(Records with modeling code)
— START —

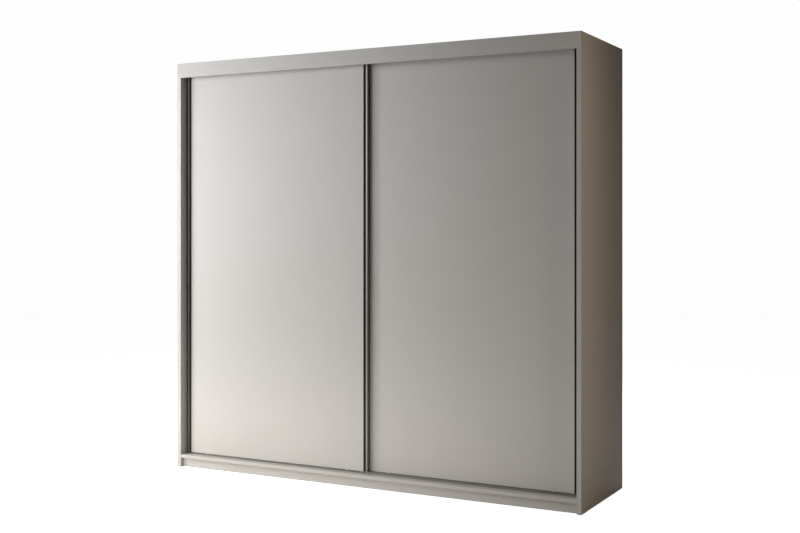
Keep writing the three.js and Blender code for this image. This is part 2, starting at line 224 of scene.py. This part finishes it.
def laminate_material():
    """Melamine face: faint cloudy tone, fine fibre specks and a pearl texture."""
    n = Nodes("laminate_face")
    clouds = n.blend(n.noise(2.2, 3), shade(LAMINATE, 0.975), shade(LAMINATE, 1.02))
    specks = n.between(n.noise(1400, 2, 0.6), 0.0, 1.0, 0.62, 0.75)
    colour = n.blend(specks, clouds, shade(LAMINATE, 0.93))
    roughness = n.between(n.noise(14, 4), 0.42, 0.52)
    pearl = n.bump(n.noise(750, 2, 0.45), 0.16, 0.0002)
    waves = n.bump(n.noise(9, 1), 0.05, 0.002, below=pearl)
    return n.finish(colour, roughness, waves, Specular_IOR_Level=0.45)


def edge_band_material():
    """Plastic edge banding: the board's colour, a little smoother, with cutter marks along it."""
    n = Nodes("edge_band")
    colour = n.blend(n.noise(30, 3), shade(LAMINATE, 0.96), shade(LAMINATE, 1.0))
    roughness = n.between(n.noise(60, 3), 0.33, 0.45)
    marks = n.bump(n.noise(500, 2, 0.5), 0.1, 0.0001)
    return n.finish(colour, roughness, marks, Specular_IOR_Level=0.5)


def glue_line_material():
    """The thin darker line where the edge banding meets the face."""
    n = Nodes("glue_line")
    colour = n.blend(n.noise(200, 2), shade(LAMINATE, 0.55), shade(LAMINATE, 0.7))
    roughness = n.between(n.noise(300, 2), 0.6, 0.75)
    return n.finish(colour, roughness, n.bump(n.noise(900, 2), 0.2, 0.0001))


def back_board_material():
    """Lacquered hardboard: paler, with the press sheet's weave-like texture."""
    n = Nodes("back_board_face")
    tone = shade(LAMINATE, 1.08)
    colour = n.blend(n.noise(5, 4), shade(tone, 0.94), tone)
    fibres = n.between(n.noise(260, 3, 0.7, (1, 1, 0.25)), 0.0, 1.0, 0.5, 0.75)
    colour = n.blend(fibres, colour, shade(tone, 0.9))
    roughness = n.between(n.noise(40, 3), 0.58, 0.72)
    return n.finish(colour, roughness, n.bump(n.noise(520, 3, 0.6), 0.22, 0.0002))


def drawn_metal_material(name, colour, rough, along):
    """Metal with faint lines drawn along one axis."""
    n = Nodes(name)
    across = tuple(1.0 if axis != along else 0.004 for axis in "xyz")
    lines = n.noise(1500, 3, 0.6, across)
    tone = n.blend(n.between(lines, 0.0, 1.0), shade(colour, 0.88), colour)
    roughness = n.between(lines, rough * 0.85, rough * 1.2)
    normal = n.bump(lines, 0.12, 0.00005)
    return n.finish(tone, roughness, normal, Metallic=1.0)


def moulded_material(name, colour, rough):
    """Moulded plastic with a fine spark-eroded texture."""
    n = Nodes(name)
    tone = n.blend(n.noise(90, 3), shade(colour, 0.9), colour)
    roughness = n.between(n.noise(200, 3), rough - 0.06, rough + 0.06)
    return n.finish(tone, roughness, n.bump(n.noise(2200, 2, 0.6), 0.25, 0.00008))


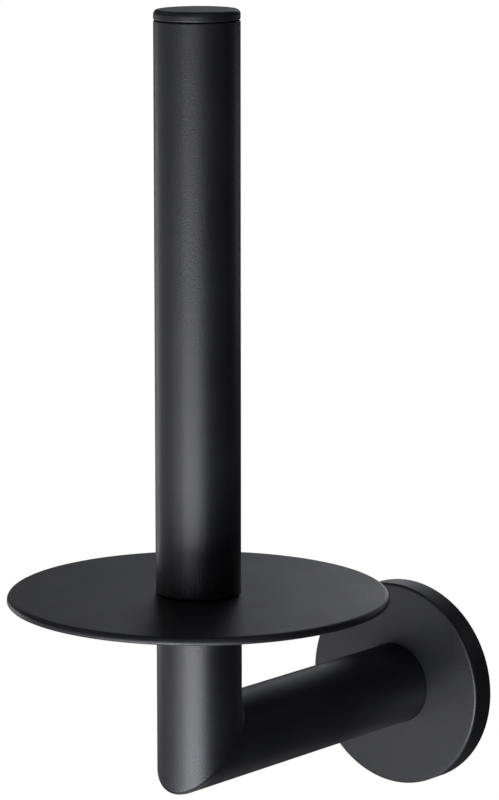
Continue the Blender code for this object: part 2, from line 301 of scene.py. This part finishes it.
def shade(tree, shader, colour, roughness, heights):
    """Feeds a shader its colour, its roughness and a bump from heights."""
    tree.links.new(colour, shader.inputs["Base Color"])
    tree.links.new(roughness, shader.inputs["Roughness"])
    tree.links.new(bumped(tree, heights), shader.inputs["Normal"])


def powder_coat():
    """Matt black powder coat: a fine grain on a faint orange peel, with cloudy gloss."""
    made, tree, shader = new_material("matt_black_powder_coat")
    place = own_place(tree)
    cloud = noise(tree, place, COAT_CLOUD_SIZE, detail=3)
    peel = noise(tree, place, COAT_PEEL_SIZE, detail=1)
    grain = noise(tree, place, COAT_GRAIN_SIZE)
    colour = blend_colours(tree, cloud, *COAT_COLOURS)
    roughness = spread(tree, cloud, *COAT_ROUGHNESS)
    heights = [
        (peel, COAT_PEEL_HEIGHT, COAT_PEEL_STRENGTH),
        (grain, COAT_GRAIN_HEIGHT, COAT_GRAIN_STRENGTH),
    ]
    shade(tree, shader, colour, roughness, heights)
    shader.inputs["Specular Tint"].default_value = (*COAT_SHEEN, 1)
    return made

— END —

Each record must be returned exactly as it is written.

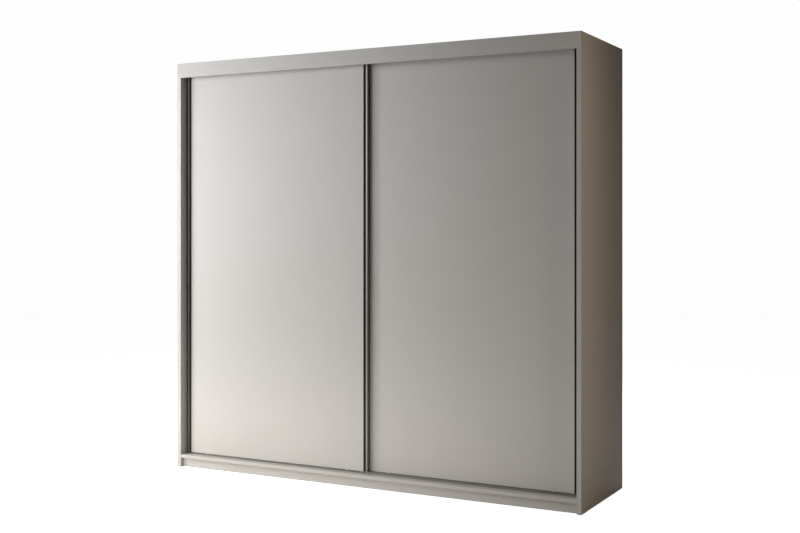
Keep writing the three.js and Blender code for this image. This is part 2, starting at line 224 of scene.py. This part finishes it.
def laminate_material():
    """Melamine face: faint cloudy tone, fine fibre specks and a pearl texture."""
    n = Nodes("laminate_face")
    clouds = n.blend(n.noise(2.2, 3), shade(LAMINATE, 0.975), shade(LAMINATE, 1.02))
    specks = n.between(n.noise(1400, 2, 0.6), 0.0, 1.0, 0.62, 0.75)
    colour = n.blend(specks, clouds, shade(LAMINATE, 0.93))
    roughness = n.between(n.noise(14, 4), 0.42, 0.52)
    pearl = n.bump(n.noise(750, 2, 0.45), 0.16, 0.0002)
    waves = n.bump(n.noise(9, 1), 0.05, 0.002, below=pearl)
    return n.finish(colour, roughness, waves, Specular_IOR_Level=0.45)


def edge_band_material():
    """Plastic edge banding: the board's colour, a little smoother, with cutter marks along it."""
    n = Nodes("edge_band")
    colour = n.blend(n.noise(30, 3), shade(LAMINATE, 0.96), shade(LAMINATE, 1.0))
    roughness = n.between(n.noise(60, 3), 0.33, 0.45)
    marks = n.bump(n.noise(500, 2, 0.5), 0.1, 0.0001)
    return n.finish(colour, roughness, marks, Specular_IOR_Level=0.5)


def glue_line_material():
    """The thin darker line where the edge banding meets the face."""
    n = Nodes("glue_line")
    colour = n.blend(n.noise(200, 2), shade(LAMINATE, 0.55), shade(LAMINATE, 0.7))
    roughness = n.between(n.noise(300, 2), 0.6, 0.75)
    return n.finish(colour, roughness, n.bump(n.noise(900, 2), 0.2, 0.0001))


def back_board_material():
    """Lacquered hardboard: paler, with the press sheet's weave-like texture."""
    n = Nodes("back_board_face")
    tone = shade(LAMINATE, 1.08)
    colour = n.blend(n.noise(5, 4), shade(tone, 0.94), tone)
    fibres = n.between(n.noise(260, 3, 0.7, (1, 1, 0.25)), 0.0, 1.0, 0.5, 0.75)
    colour = n.blend(fibres, colour, shade(tone, 0.9))
    roughness = n.between(n.noise(40, 3), 0.58, 0.72)
    return n.finish(colour, roughness, n.bump(n.noise(520, 3, 0.6), 0.22, 0.0002))


def drawn_metal_material(name, colour, rough, along):
    """Metal with faint lines drawn along one axis."""
    n = Nodes(name)
    across = tuple(1.0 if axis != along else 0.004 for axis in "xyz")
    lines = n.noise(1500, 3, 0.6, across)
    tone = n.blend(n.between(lines, 0.0, 1.0), shade(colour, 0.88), colour)
    roughness = n.between(lines, rough * 0.85, rough * 1.2)
    normal = n.bump(lines, 0.12, 0.00005)
    return n.finish(tone, roughness, normal, Metallic=1.0)


def moulded_material(name, colour, rough):
    """Moulded plastic with a fine spark-eroded texture."""
    n = Nodes(name)
    tone = n.blend(n.noise(90, 3), shade(colour, 0.9), colour)
    roughness = n.between(n.noise(200, 3), rough - 0.06, rough + 0.06)
    return n.finish(tone, roughness, n.bump(n.noise(2200, 2, 0.6), 0.25, 0.00008))


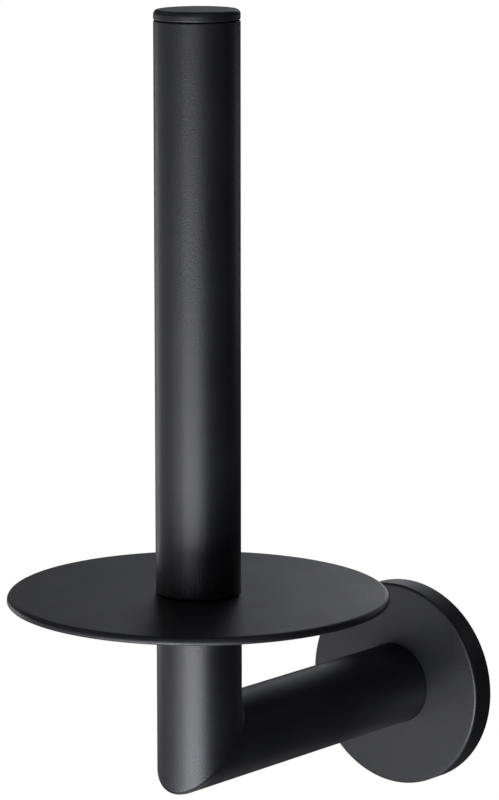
Continue the Blender code for this object: part 2, from line 301 of scene.py. This part finishes it.
def shade(tree, shader, colour, roughness, heights):
    """Feeds a shader its colour, its roughness and a bump from heights."""
    tree.links.new(colour, shader.inputs["Base Color"])
    tree.links.new(roughness, shader.inputs["Roughness"])
    tree.links.new(bumped(tree, heights), shader.inputs["Normal"])


def powder_coat():
    """Matt black powder coat: a fine grain on a faint orange peel, with cloudy gloss."""
    made, tree, shader = new_material("matt_black_powder_coat")
    place = own_place(tree)
    cloud = noise(tree, place, COAT_CLOUD_SIZE, detail=3)
    peel = noise(tree, place, COAT_PEEL_SIZE, detail=1)
    grain = noise(tree, place, COAT_GRAIN_SIZE)
    colour = blend_colours(tree, cloud, *COAT_COLOURS)
    roughness = spread(tree, cloud, *COAT_ROUGHNESS)
    heights = [
        (peel, COAT_PEEL_HEIGHT, COAT_PEEL_STRENGTH),
        (grain, COAT_GRAIN_HEIGHT, COAT_GRAIN_STRENGTH),
    ]
    shade(tree, shader, colour, roughness, heights)
    shader.inputs["Specular Tint"].default_value = (*COAT_SHEEN, 1)
    return made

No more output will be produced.